Martha: Transference. What a fine word. It explains everything.

This does convey the casualness, the indirection of how the word might have been coined, but the lines echo with a heavy clang. Sometimes the portentousness is hilarious:

Fliess: It all hangs together, Freud. The nose and the nerves in the nose are simply a relay. (Stares into Freud’s eyes with his terrible gaze.) Everything’s ruled by sex.

Freud: By sex!

Freud pulls an astonished face. He hurriedly removes his finger from his nose.

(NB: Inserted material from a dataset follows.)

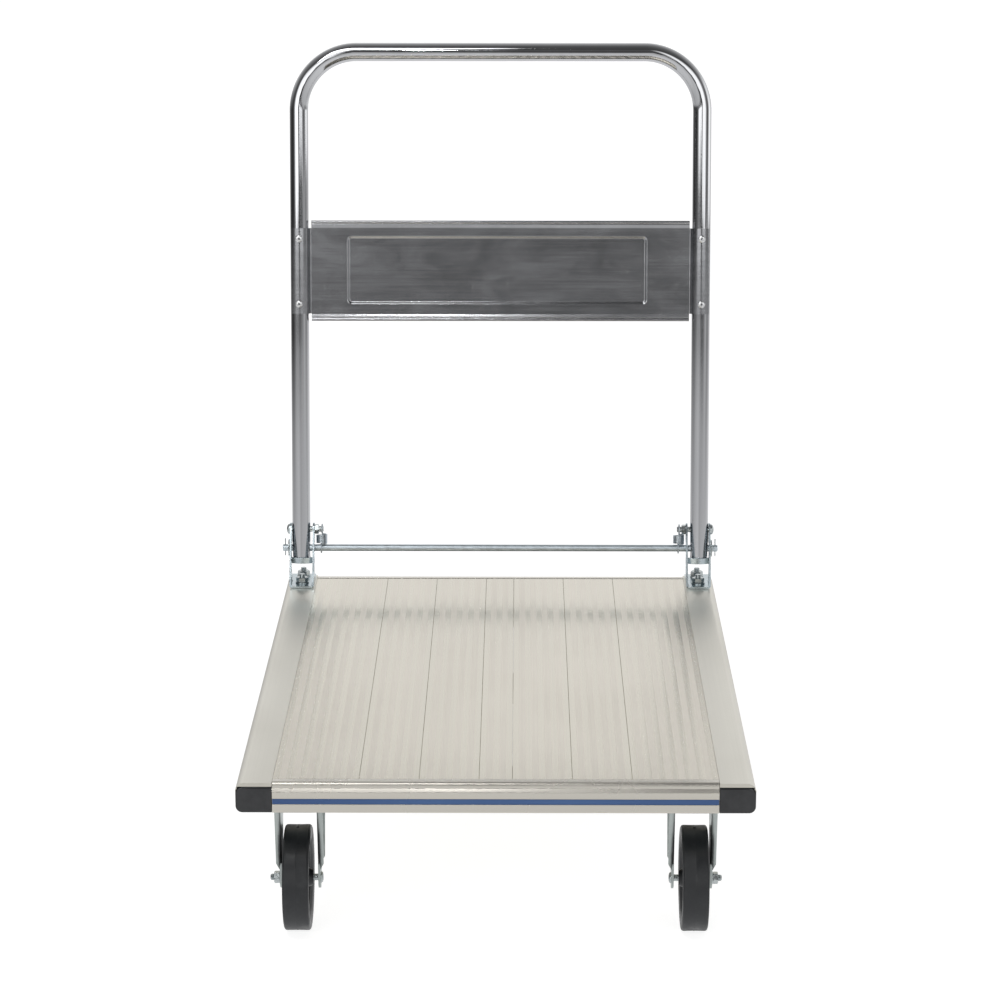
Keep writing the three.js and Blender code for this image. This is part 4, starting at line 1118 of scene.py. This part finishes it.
# The studio's surroundings as the chrome shows them: levels by azimuth, one row for each elevation. Azimuth 0 is
# towards the open front and positive towards +X. Elevation is measured from the plane square to the leaning tubes.
STUDIO = [
    (-60, [(-180, 0.85), (180, 0.85)]),
    (-26, [(-180, 0.95), (-100, 0.62), (-7, 0.85), (-4, 0.75), (4, 0.75), (7, 0.85), (100, 0.7), (180, 0.95)]),
    (-17, [(-180, 1.0), (-100, 0.5), (-7, 0.75), (-4, 0.62), (4, 0.62), (7, 0.75), (100, 0.6), (180, 1.0)]),
    (-7, [(-180, 1.0), (-140, 0.7), (-100, 0.5), (-60, 0.6), (-20, 0.7), (0, 0.5), (20, 0.58), (60, 0.62),
          (100, 0.7), (140, 0.9), (180, 1.05)]),
    (-5.2, [(-180, 1.0), (-160, 0.9), (-140, 0.62), (-120, 0.36), (-100, 0.3), (-80, 0.36), (-60, 0.55),
            (-30, 0.65), (0, 0.5), (20, 0.48), (60, 0.6), (80, 0.46), (100, 0.56), (120, 0.84), (180, 1.05)]),
    (-3.6, [(-180, 0.85), (-160, 0.7), (-140, 0.3), (-120, 0.07), (-100, 0.04), (-80, 0.06), (-60, 0.17),
            (-40, 0.34), (-20, 0.3), (0, 0.14), (20, 0.15), (40, 0.32), (60, 0.57), (80, 0.28), (100, 0.34),
            (120, 0.7), (140, 0.86), (180, 1.0)]),
    (-1.5, [(-180, 0.7), (-160, 0.48), (-140, 0.24), (-120, 0.05), (-100, 0.035), (-80, 0.06), (-60, 0.15),
            (-40, 0.18), (-15, 0.14), (-5, 0.04), (20, 0.04), (40, 0.08), (55, 0.4), (65, 0.5), (80, 0.38),
            (100, 0.34), (120, 0.52), (140, 0.62), (160, 0.8), (180, 0.9)]),
    (-1.1, [(-180, 0.6), (-160, 0.45), (-140, 0.26), (-120, 0.08), (-100, 0.03), (-75, 0.03), (-60, 0.12),
            (-48, 0.8), (-40, 1.8), (-9, 1.8), (-5, 0.05), (5, 0.05), (9, 1.6), (36, 1.6), (48, 0.5), (58, 0.12),
            (72, 0.12), (85, 0.6), (92, 1.5), (112, 1.5), (120, 0.9), (140, 0.7), (160, 0.8), (180, 0.6)]),
    (20, [(-180, 0.98), (-150, 0.85), (-110, 0.4), (-75, 0.1), (-55, 0.12), (-45, 1.5), (-9, 1.6), (-5, 0.12),
          (5, 0.12), (9, 1.5), (38, 1.5), (50, 0.3), (75, 0.15), (90, 1.0), (112, 1.2), (130, 0.85), (180, 0.98)]),
    (32, [(-180, 0.98), (-110, 0.3), (-55, 0.08), (0, 0.07), (55, 0.08), (110, 0.5), (180, 0.98)]),
    (75, [(-180, 0.35), (0, 0.12), (180, 0.35)]),
    (90, [(-180, 0.26), (180, 0.26)]),
]
BRIGHTEST = 4.0  # a colour ramp holds levels up to 1, so they are stored as shares of this


def build_world():
    """Studio surroundings that the glossy parts reflect and that light the rest."""
    world = bpy.data.worlds.new("studio")
    bpy.context.scene.world = world
    world.use_nodes = True
    tree = world.node_tree

    def node(kind, **settings):
        made = tree.nodes.new("ShaderNode" + kind)
        for key, value in settings.items():
            setattr(made, key, value)
        return made

    def compute(operation, *values):
        made = node("Math", operation=operation)
        for socket, value in zip(made.inputs, values):
            if isinstance(value, (int, float)):
                socket.default_value = value
            else:
                tree.links.new(value, socket)
        return made.outputs["Value"]

    def dot(direction, axis):
        made = node("VectorMath", operation="DOT_PRODUCT")
        tree.links.new(direction, made.inputs[0])
        made.inputs[1].default_value = axis
        return made.outputs["Value"]

    direction = node("TexCoord").outputs["Generated"]
    along = (0, math.sin(LEAN), math.cos(LEAN))
    forwards = (0, -math.cos(LEAN), math.sin(LEAN))
    azimuth = compute("ARCTAN2", dot(direction, (1, 0, 0)), dot(direction, forwards))
    place = compute("ADD", compute("DIVIDE", azimuth, 2 * math.pi), 0.5)
    elevation = compute("MULTIPLY", compute("ARCSINE", dot(direction, along)), 180 / math.pi)

    def levels(stops):
        ramp = node("ValToRGB")
        elements = ramp.color_ramp.elements
        for _ in stops[2:]:
            elements.new(0.5)
        for element, (degrees, level) in zip(elements, stops):
            element.position = degrees / 360 + 0.5
            element.color = (level / BRIGHTEST,) * 3 + (1,)
        tree.links.new(place, ramp.inputs["Fac"])
        return ramp.outputs["Color"]

    light = levels(STUDIO[0][1])
    for (low, _), (high, stops) in zip(STUDIO, STUDIO[1:]):
        share = node("MapRange")
        tree.links.new(elevation, share.inputs["Value"])
        share.inputs["From Min"].default_value = low
        share.inputs["From Max"].default_value = high
        blend = node("Mix", data_type="RGBA")
        tree.links.new(share.outputs["Result"], blend.inputs[0])
        tree.links.new(light, blend.inputs[6])
        tree.links.new(levels(stops), blend.inputs[7])
        light = blend.outputs[2]
    background = tree.nodes["Background"]
    tree.links.new(light, background.inputs["Color"])
    background.inputs["Strength"].default_value = BRIGHTEST


def area_light(name, place, target, size, power):
    light = bpy.data.lights.new(name, "AREA")
    light.shape = "RECTANGLE"
    light.size, light.size_y = size
    light.energy = power
    obj = bpy.data.objects.new(name, light)
    obj.location = place
    obj.rotation_euler = (Vector(target) - Vector(place)).to_track_quat("-Z", "Y").to_euler()
    bpy.context.scene.collection.objects.link(obj)


def build_lights():
    middle = (0, 0, 0.3)
    area_light("softbox_above", (-0.9, -1.6, 3.2), middle, (1.6, 1.2), 22)
    area_light("small_spot", (-0.25, -3.4, 2.9), middle, (0.1, 0.1), 4)


def build_camera():
    """Straight in front of the cart, a little above it, with a long lens."""
    camera = bpy.data.cameras.new("camera")
    camera.sensor_width = 36.0
    camera.lens = 118.4
    camera.clip_end = 300.0
    obj = bpy.data.objects.new("camera", camera)
    distance, height, aside = 3.587, 1.439, 0.027
    obj.location = (aside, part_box("front_profile")[0].y - distance, height)
    pitch, yaw = math.radians(90 - 14.1), math.radians(0.35)
    obj.rotation_euler = (pitch, 0, yaw)
    bpy.context.scene.collection.objects.link(obj)
    bpy.context.scene.camera = obj


build_planks()
build_rails()
build_end_profiles()
build_cross_members()
build_handle_tube()
build_panel()
build_release_rod()
for name, direction in SIDES.items():
    build_bracket(name)
    build_bracket_bolts(name)
    build_pivot_bolt(name, direction)
    build_rivets(name, direction)
    build_spring(name, direction)
    build_rigid_caster(name, direction)
    build_swivel_caster(name, direction)

build_floor()
build_world()
build_lights()
build_camera()
bpy.context.scene.view_settings.view_transform = "Standard"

Sartre might have avoided sententiousness had there been an additional distancing layer of time in his narrative – the older Freud looking back on his own younger anguished self, for example. After all, it is cinema’s capacity for ironic juxtapositions of present, past and future which constitutes its real affinity with psychoanalysis. Whatever else Freudianism may be, it is a working-out of the psychic consequences of the Proustian insight into the simultaneity of time in consciousness. Yet this scenario’s monotonously linear form allows no point of ironic and self-mocking judgment, and its portentousness is inscribed in the narrative conventions which it obeys. These conventions are defined not only by the narrative need for a destination, for a rounded ending, but also by a positivist history of science according to which a great man’s biography is a lonely but unswervingly teleological pilgrimage towards the truth. Analyses, lives, lonely voyages towards insight, are interminable, are without the rounded ending, the graveside epiphany, which cinema, the history of science and our narrative traditions all insatiably demand.